# Cache Stampede Prevention

Prevent multiple clients from simultaneously regenerating an expired cache key using locking, probabilistic early refresh, or request coalescing.

A cache stampede (also called "thundering herd") occurs when a popular cache key expires, causing many concurrent requests to simultaneously query the database to regenerate the value. This can overwhelm the database and cause cascading failures.

## The Problem

Consider a cache key accessed 10,000 times per second. When it expires:

1. Thousands of requests arrive within milliseconds
2. All see a cache miss
3. All query the database simultaneously
4. The database becomes overloaded
5. Response times spike across the entire system

This is particularly dangerous for keys with expensive regeneration costs (complex queries, aggregations, external API calls).

## Solution 1: Probabilistic Early Expiration (X-Fetch)

This technique decouples logical expiration from physical expiration. The idea is to have a small probability that any request will refresh the cache *before* it actually expires.

### How It Works

Set the physical TTL longer than needed (e.g., 1 hour). As requests arrive, each one calculates whether it should proactively refresh based on how close the key is to expiration and a random factor.

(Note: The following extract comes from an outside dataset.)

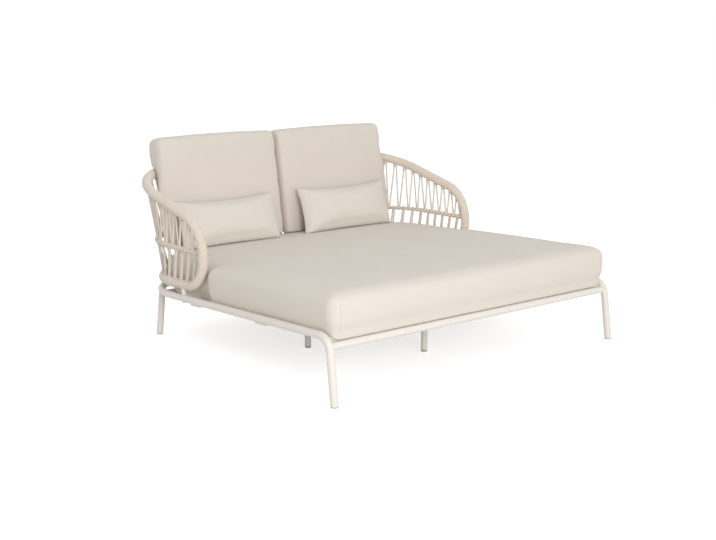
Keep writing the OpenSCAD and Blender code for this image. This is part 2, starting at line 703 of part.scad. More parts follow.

When the key is fresh, the probability of refresh is near zero. As expiration approaches, the probability increases. Eventually, one "lucky" request triggers a refresh while all others continue serving the slightly stale data.

### The Algorithm

The decision to refresh is based on:

    current_time - (expiry_time - delta * beta * log(random()))

Where:
- `delta` is the time needed to regenerate the value
- `beta` is a tuning parameter (typically 1.0)
- `random()` produces a value between 0 and 1

This formula ensures that as the gap to expiration shrinks, the probability of any single request triggering a refresh increases.

### Outcome

Instead of thousands of simultaneous database queries at expiration, a single request refreshes the cache moments before expiration while others continue serving cached data. The traffic spike is smoothed away.

## Solution 2: Mutex Locking

A deterministic approach where only one process is allowed to regenerate the cache.

### How It Works

When a cache miss occurs:

1. Attempt to acquire a lock using `SET lock:mykey <token> NX PX 5000`
2. If the lock is acquired, query the database and update the cache
3. Other requests either wait and poll, or return a stale/default value
4. Release the lock after cache is populated

### Redis Commands

    SET lock:popular_key abc123 NX PX 5000

The `NX` ensures only one client acquires the lock. The `PX 5000` sets a 5-second timeout to prevent deadlocks if the lock holder crashes.

### Handling Waiting Clients

Clients that fail to acquire the lock have options:

- **Poll**: Sleep briefly and check the cache again
- **Return stale data**: If a stale copy is available, serve it
- **Return default**: Serve a default or degraded response
- **Fail fast**: Return an error immediately

### Releasing the Lock

The lock must be released safely. Simply calling DEL risks deleting another client's lock if yours expired. Use a Lua script that checks the token matches before deleting:

    if redis.call("get", KEYS[1]) == ARGV[1] then
        return redis.call("del", KEYS[1])
    end
    return 0

## Comparison

| Approach | Complexity | Database Queries | Staleness |
|----------|------------|------------------|-----------|
| No protection | Low | N (one per request) | None |
| X-Fetch | Medium | 1-2 | Brief window |
| Mutex lock | Higher | Exactly 1 | None |

## Recommendation

For most applications, start with mutex locking—it's easier to reason about and provides strong protection. Consider X-Fetch for extremely high-traffic keys where even brief lock contention is problematic.

Some systems combine both: use X-Fetch for normal operation, with a mutex fallback for hard cache misses.